→ PROBLEM REQUIREMENTS
Report how many lines hold the word "from"; answer with the number alone.

┌────────

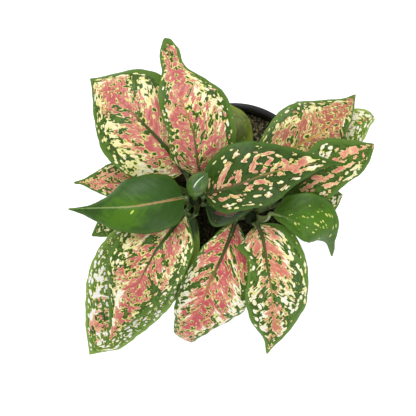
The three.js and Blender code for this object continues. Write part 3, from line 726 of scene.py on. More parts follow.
# Where a leaf is pinker, whiter or greener than its look says. Each patch gives u and v in hundredths, from
# 0 at the base to 100 at the tip and from -100 at the right margin to 100 at the left one, then its reach
# along and across the veins in mm, and by how much it differs.
PATCHES = {
    "leaf_back_left": {
        "pink": (
            (30, 25, 16, 16, 1), (73, 10, 12, 9, 2), (42, -30, 14, 11, 1.2), (63, -60, 12, 12, -2.4),
            (60, 35, 10, 8, -1), (93, 0, 12, 10, -2.4), (82, 60, 8, 12, -2.2), (45, 72, 14, 20, -1.5),
            (47, 42, 6, 6, 1.2), (70, 42, 4, 4, 1.6), (56, -72, 6, 6, 2.4), (76, -50, 5, 7, 1.4),
        ),
        "green": (
            (31, 22, 14, 11, -0.8), (74, 5, 10, 8, -0.9), (43, -25, 12, 9, -0.7), (62, -95, 8, 24, 1.6),
            (97, 0, 8, 8, 1.6), (60, 34, 10, 8, 1.5), (50, 42, 7, 3, 1.5), (57.5, 30, 10, 1.5, 2),
            (45, 80, 12, 26, 0.9), (31, 52, 2.4, 2.6, 3.2), (66.5, 22, 5, 1.9, 2.2),
            (52, -7, 9, 2.5, 2.2), (66, -40, 8, 2.4, 2.2), (38.5, 8, 3, 2.4, 2.6), (37, 36, 4, 2.2, 2),
            (26, 80, 8, 16, -0.9), (34, 88, 6, 30, -0.9), (70, -62, 7, 9, 0.9), (56, -55, 4, 4, 1.4),
            (14, 70, 8, 10, -0.7),
        ),
    },
    "leaf_back": {
        "pink": (
            (56, -75, 10, 11, -1.8), (68, -25, 11, 12, 1.8), (44, 50, 7, 9, 1.6), (25, 60, 7, 6, 2),
            (25, -45, 14, 12, 1.4), (43, -82, 4, 8, -1.5), (58, 70, 5, 12, -1.2), (85, 10, 4, 10, 1),
        ),
        "white": ((43, -80, 5, 8, 1), (50, 80, 6, 10, 0.8)),
        "green": (
            (30, -100, 7, 26, 0.8), (52, -76, 9, 16, 1), (66, -20, 9, 9, -0.8),
            (71.5, -20, 2.3, 2.3, 2.8), (44, 45, 6, 7, -1), (25, 58, 6, 5, -1.2), (16, 55, 8, 5, 1.5),
            (35, -10, 4, 4, 1.8), (28, -22, 3, 3, 1.6), (25, -50, 10, 10, -0.7), (43, -80, 4, 7, -1.2),
            (100, 0, 14, 12, 4), (58, 75, 5, 10, 0.6), (83, -30, 3, 6, 0.8),
        ),
    },
    "leaf_old_green": {
        "pink": ((55, -10, 14, 14, 1.6),),
        "green": ((66, -40, 1.2, 1.2, -2.6), (74, -66, 1, 1, -2.6), (58, -55, 1, 1, -2.6)),
    },
    "leaf_back_right": {
        "pink": (
            (30, 45, 8, 8, 1.4), (44, 30, 8, 7, 0.9), (55, 68, 5, 5, 1.2), (60, 20, 6, 7, -0.9),
            (69, 14, 8, 9, 1.8), (77, 55, 7, 9, -0.8), (80, 35, 2.6, 3, 1.8), (48, -25, 6, 7, 1.4),
            (70, -50, 7, 8, 0.8), (75, -10, 9, 9, 0.8),
        ),
        "white": ((32, 80, 12, 16, -1.4),),
        "green": (
            (30, 42, 7, 6, -1), (35, 62, 2.6, 2.6, 2.4), (37, 28, 5, 1.9, 2.4), (44, 35, 7, 6, -0.6),
            (55, 36, 5, 1.7, 2.6), (49, 66, 3, 1.6, 2.2), (69, 14, 8, 8, -0.9), (72, 60, 7, 9, 0.3),
            (45, 72, 6, 16, 0.5), (97, 0, 6, 5, 2), (24, 66, 3, 2.6, 1.8), (62, 80, 6, 14, 0.6),
            (40, 80, 5, 9, 0.8),
        ),
    },
    "leaf_back_right_low": {
        "pink": ((80, 5, 4, 5, 2.4), (70, 0, 4, 4, 2)),
        "green": ((85, -85, 10, 10, 0.4),),
    },
    "leaf_top_right": {
        "pink": (
            (66.5, 20, 4, 7, 2), (77, 25, 5, 6, -2), (66, -80, 3, 9, -3), (76, -40, 4, 7, -2.6),
            (52, -43, 3, 4, -3), (57, 25, 4, 8, 1), (50, 64, 3, 9, 0.9), (22, 45, 10, 9, 1.4),
            (86, 10, 12, 12, -1),
        ),
        "white": ((66, -60, 6, 12, 1.2),),
        "green": (
            (13, 14, 5, 3, -3.4), (22.5, 50, 9, 5, -3.2), (17, 33, 6, 3.6, -3.2), (19, 15, 5, 3, -3.4),
            (27.5, 25, 4.6, 3, -3.4), (27, 10, 6, 2.6, -3.4), (36, 55, 5, 3.8, -3.8),
            (38.5, 30, 6, 4, -3.6), (42, 52, 3, 2.2, -3.4), (31, 75, 4.5, 2.2, -3.4),
            (50, 64, 2.6, 9, -3.6), (48.5, 38, 2.6, 2.8, -3.6), (45, 20, 5, 3, -3.6),
            (50, 14, 3.6, 4.4, -3.8), (58, 27, 4, 7, -3.8), (66.5, 20, 3.6, 8, -3.8),
            (60, 0, 3, 12, -3.4), (67, 72, 2.4, 6, -3.4), (75, 60, 2.4, 5, -3.2), (75, 25, 2.6, 6, -3.2),
            (8, 50, 3, 2.2, -3), (46, 80, 1.5, 2.4, -3), (9, -10, 1.8, 4, -3.2),
            (12.5, -40, 2.2, 3.6, -3.2), (21.5, -40, 4, 4.2, -3.4), (30, -28, 3.6, 5, -3.4),
            (37.5, -16, 3.2, 7, -3.6), (43, -27, 4.5, 3.2, -3.4), (17.5, -65, 2.2, 5, -3.4),
            (11.5, -68, 2.2, 3.6, -3.4), (24.5, -80, 1.6, 3.6, -3.4), (28.5, -82, 1.6, 3.2, -3.4),
            (33.5, -90, 2.2, 3.8, -4.2), (35, -55, 2.2, 4, -3), (41.5, -68, 2.4, 5.6, -3.4),
            (52, -43, 2.2, 3.8, -3.8), (52, -68, 3.4, 3, -3.4), (57, -76, 1.8, 4, -3.2),
            (53, -17, 2.2, 6, -3.4), (65, -28, 2.4, 7, -3.6), (66, -72, 2.6, 8, -4),
            (74.5, -40, 3.2, 7, -3.6), (30, 42, 9, 1.6, 1.6), (20, 60, 6, 1.4, 1.6),
            (73.5, 66, 2.2, 5, -4.6), (80, 50, 1.8, 5, -4.2), (85, 25, 1.8, 5, -3.6),
            (82, -45, 1.6, 5, -4.2), (77.5, 5, 1.6, 7, 2.4),
        ),
    },
    "leaf_right": {
        "pink": ((37, -15, 5, 5, 1.8), (56, -30, 4, 8, 1.4), (53, 60, 8, 12, -4), (72, -70, 6, 14, -3)),
        "white": ((53, 60, 8, 12, 1.6),),
        "green": (
            (37, -17, 4.4, 4.4, -3.6), (28.5, -27, 3, 5, -3.2), (21.5, -20, 3, 4, -3),
            (40, -55, 4, 5, -3.2), (45, -36, 2.4, 6, -3), (56, -30, 3.2, 6, -3.6), (64, -36, 2, 5, -3.2),
            (55, -60, 2.2, 3.8, -3.4), (38.5, -78, 2.2, 2.8, -3.4), (49, -70, 2, 4, -3.4),
            (76, 30, 3.2, 7, -3.6), (67, 12, 2.8, 6, -3.4), (71, 22, 2.2, 4, -3), (78, 3, 2.4, 6, -3.2),
            (52.5, 72, 2.4, 2.6, -4.2), (49, 62, 1.9, 2.2, -3.6), (52, 56, 1.6, 1.8, -3.2),
            (56.5, 42, 2.8, 2, -4), (62.5, 42, 2, 3, -3.2), (46, 42, 2, 6, -3.2),
            (64, -88, 1.8, 8, -4.6), (70, -62, 1.7, 6, -3.4), (70, -33, 2, 4, -3.2),
            (74.5, -55, 1.8, 4, -3.4), (82, -50, 1.7, 3.4, -3), (88, 5, 1.8, 4, -3),
            (65, -14, 1.8, 4, -3.2), (50, 3, 2.2, 9, -2.6),
        ),
    },
    "leaf_shaded": {
        "green": (
            (30, -30, 3, 3, -2.8), (55, -30, 3, 4, -3), (28, -75, 3, 3, -2.6), (75, -20, 2.4, 4, -2.8),
            (42, -40, 2.4, 3, -2.6),
        ),
    },
    # The pink patches place the painted sheen, and the white patch the painted light.
    "leaf_green_right": {
        "pink": ((30, 80, 10, 12, 1.2), (85, 0, 14, 10, 0.3)),
        "white": ((45, 20, 26, 24, 1.8),),
        "green": ((48, 25, 17, 22, -2.4),),
    },
    # The pink patches place the painted shade and sheen on the right half, and the white patch the painted
    # light on the left half.
    "leaf_green_left": {
        "pink": ((35, -55, 26, 30, 1.4), (60, -60, 24, 16, 1.2)),
        "white": ((52, 50, 30, 24, 1.7),),
        "green": ((43, 22, 2.4, 1, -5.4), (42.5, 17, 1.8, 0.9, -4.8)),
    },
    "leaf_front_left": {
        "pink": (
            (27, -60, 6, 5, 1.8), (32, -22, 6, 7, 1.4), (40, -15, 5, 7, -1), (45, -33, 5, 5, 0.9),
            (52, -2, 8, 8, 2), (66, -55, 6, 16, -2.4), (66, 8, 7, 8, 1.8), (77, 35, 4, 9, 1.8),
            (57, 45, 6, 5, 1.6), (37, 12, 5, 3.4, 1.8), (30, 32, 6, 2.8, 1.4), (19, 25, 8, 7, 1.5),
            (10, 70, 4, 3.4, 1.8), (42, 55, 5, 3.2, 1.4), (42, -70, 8, 14, -1.6), (40, 40, 5, 4, -0.8),
            (35, -30, 12, 12, 0.9), (22, 85, 5, 18, -1.6),
        ),
        "white": ((66, -50, 8, 16, 1.6), (83, -50, 4, 12, 1.4), (45, -60, 8, 12, 0.8)),
        "green": (
            (25, -32, 5, 4.4, 2.4), (26, -15, 2.4, 6, 1.6), (35.5, -15, 2.8, 1.9, 2.4),
            (36, -42, 2.2, 2, 2), (52, 0, 8, 8, -0.8), (67, -45, 5, 10, -0.9), (72, 12, 2.6, 4, 2.8),
            (48, 50, 5, 5, 2), (55, 72, 3, 4, 1.8), (44, 25, 5, 1.8, 2.2), (25, 10, 5, 2.2, 2.4),
            (31.5, 36, 3, 2.2, 2.2), (12, 35, 6, 2.2, 2), (83, -30, 4, 9, -1), (42, -65, 9, 12, 0.5),
            (68, 92, 9, 24, 1.7), (22, 85, 5, 16, 0.4),
        ),
    },
    "leaf_front_left_low": {
        # The large pink patch at the base places the painted shade there, and the large green patch keeps
        # the base green below it.
        "pink": (
            (80, -28, 10, 14, 4), (68, -52, 5, 6, 2.6), (74, -42, 9, 9, 1.8), (10, 20, 26, 60, 3.6),
            (88, -5, 7, 8, 1.2),
        ),
        "green": (
            (82, -20, 8, 10, -0.8), (56, -72, 5, 9, -1.2), (97, 0, 8, 5, 2), (62, -62, 4, 12, -1),
            (77, -50, 9, 10, -1.4), (46, -45, 14, 6, 0.8), (5, 0, 22, 60, 3.4), (22, 60, 16, 30, 1.6),
        ),
    },
    "leaf_front": {
        "pink": (
            (24, -45, 10, 12, 1.6), (44, -45, 8, 2.6, 1), (55, -80, 8, 15, -2.8), (64, -50, 3, 3.2, 2.6),
            (71, -12, 6.5, 9, 2.6), (49, -10, 6, 6, 1.6), (58, 8, 6, 6, 1.2), (83, -60, 5, 6, 1),
            (34, 20, 7, 4, 1.8), (19, 75, 10, 8, 2.6), (29, 70, 8, 4, 2.2), (25, 40, 9, 5, -1),
            (41, 45, 7, 4, 1.6), (55, 45, 5, 5, 1.6), (54, 78, 7, 15, -3.4), (64, 45, 6, 8, -1.2),
            (83, 50, 7, 9, -2), (68, -70, 4, 8, 1.2),
        ),
        "white": ((56, -75, 8, 14, 2), (54, 72, 8, 12, 2.2), (66, 50, 8, 9, 1), (86, 30, 9, 12, 1.2)),
        "green": (
            (22, -35, 8, 9, -0.7), (33, -35, 3, 2.4, 2.6), (17, -35, 4, 2, 1.8), (42, -35, 9, 2, 2),
            (45.5, -40, 9, 1.8, 1.8), (54, -72, 7, 10, 0.4), (71, -12, 6, 8, -1.6), (86, -50, 5, 5, 0.6),
            (34, 20, 6, 3, -1), (19, 75, 8, 6, -1.6), (29, 72, 6, 3, -1.4), (23, 36, 9, 2.2, 2.2),
            (30, 48, 9, 1.9, 1.8), (53, 30, 3, 3, 2.2), (40, 94, 6, 8, 3), (52, 70, 6, 8, 0.2),
            (55.5, 83, 2.6, 5, 2.6), (64, 80, 2.8, 6, 2.8), (71, 76, 2.8, 5, 2.8), (77, 66, 2.6, 5, 2.6),
            (85, 55, 3, 5, 2.4), (64, 30, 5, 4, 0.8), (98, 0, 3, 16, 2.6), (36, 2, 3, 5, 1.2),
            (60, -30, 9, 2, 1.4), (48, -85, 6, 2.2, 1.4), (60, -80, 6, 2.2, 1.4),
        ),
    },
    "leaf_front_right": {
        "pink": (
            (8, 40, 6, 5, 2), (19, 18, 12, 5, 2.4), (34, 28, 12, 6, 2.2), (30, 75, 8, 16, -1.8),
            (46, 35, 10, 5, -0.5), (58, 45, 8, 7, -2.4), (56, 4, 4, 5, 2.2), (73, 5, 6, 9, 2),
            (7, -50, 6, 5, 2.2), (12.5, -55, 5, 4, 1.6), (18, -35, 6, 6, 2.4), (33, -60, 4, 5, 2.4),
            (40, -22, 5, 6, 2), (62, -50, 8, 14, -2.4), (50, -88, 5, 26, -2),
        ),
        "white": ((58, 42, 8, 8, 1.6), (80, 0, 14, 16, 1.6), (64, -50, 8, 14, 1.6)),
        "green": (
            (8, 36, 5, 4, -2), (19, 20, 11, 4.5, -2.4), (34, 28, 11, 6, -2.2), (26.5, 20, 10, 1.8, 2.8),
            (15, 78, 12, 14, 1.8), (15.5, 65, 2.8, 3, -4), (25, 66, 3.6, 2.6, -3.2),
            (24, 46, 5, 2.6, -2), (34, 56, 4, 3.4, -2.2), (32, 72, 3, 2.6, -2.4), (37, 80, 3, 2.6, -2.4),
            (35, 92, 1.8, 5, -4.2), (43, 84, 2.2, 6, -3.4), (32, 80, 12, 10, 1), (46, 35, 10, 5, -1.2),
            (54, 20, 7, 3, 2.6), (58, 38, 6, 4, -1.4), (73, 5, 5, 8, -1), (66, 60, 6, 3, 1.8),
            (87, 5, 3, 3, 1.8), (7, -50, 5, 4, -2), (10, -85, 8, 8, 1.4), (18, -35, 5, 5, -1.4),
            (49, -35, 6, 4, 1.4), (66, -40, 6, 9, -0.6), (42, -80, 6, 22, -1.6), (62, -90, 4, 24, -0.7),
            (72, -85, 4.5, 18, -0.6), (55, 90, 4, 18, -1.4), (36, -55, 6, 5, 1),
        ),
    },
}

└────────

→ FULL SOLUTION
3